▸ PROBLEM DESCRIPTION: Every line from the one with "Turn this picture of an object into a FreeCAD" to the end of the data needs to be copied exactly, and no line before it.

[Entries with model source code]
☆ ☆ ☆ ☆ ☆ ☆ ☆
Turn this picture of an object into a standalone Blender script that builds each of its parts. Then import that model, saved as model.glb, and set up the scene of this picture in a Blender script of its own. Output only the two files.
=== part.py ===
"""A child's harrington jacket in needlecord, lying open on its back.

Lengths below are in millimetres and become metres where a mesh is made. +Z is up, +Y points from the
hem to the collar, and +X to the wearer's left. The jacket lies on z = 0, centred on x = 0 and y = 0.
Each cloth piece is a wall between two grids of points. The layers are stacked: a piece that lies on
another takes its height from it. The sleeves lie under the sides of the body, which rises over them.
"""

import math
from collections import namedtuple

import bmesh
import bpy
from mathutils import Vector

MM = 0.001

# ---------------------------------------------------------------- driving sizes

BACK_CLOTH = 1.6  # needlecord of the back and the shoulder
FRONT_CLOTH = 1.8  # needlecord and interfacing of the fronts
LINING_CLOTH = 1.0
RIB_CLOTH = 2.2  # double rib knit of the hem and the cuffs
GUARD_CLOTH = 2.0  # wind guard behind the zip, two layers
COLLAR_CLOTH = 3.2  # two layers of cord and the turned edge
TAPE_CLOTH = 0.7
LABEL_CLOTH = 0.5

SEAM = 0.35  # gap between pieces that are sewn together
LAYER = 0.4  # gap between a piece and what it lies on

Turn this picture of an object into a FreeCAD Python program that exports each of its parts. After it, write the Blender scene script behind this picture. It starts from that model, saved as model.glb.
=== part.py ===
☆ ☆ ☆ ☆ ☆ ☆ ☆
▸ ANSWER FOR THIS EXERCISE:
Turn this picture of an object into a FreeCAD Python program that exports each of its parts. After it, write the Blender scene script behind this picture. It starts from that model, saved as model.glb.
=== part.py ===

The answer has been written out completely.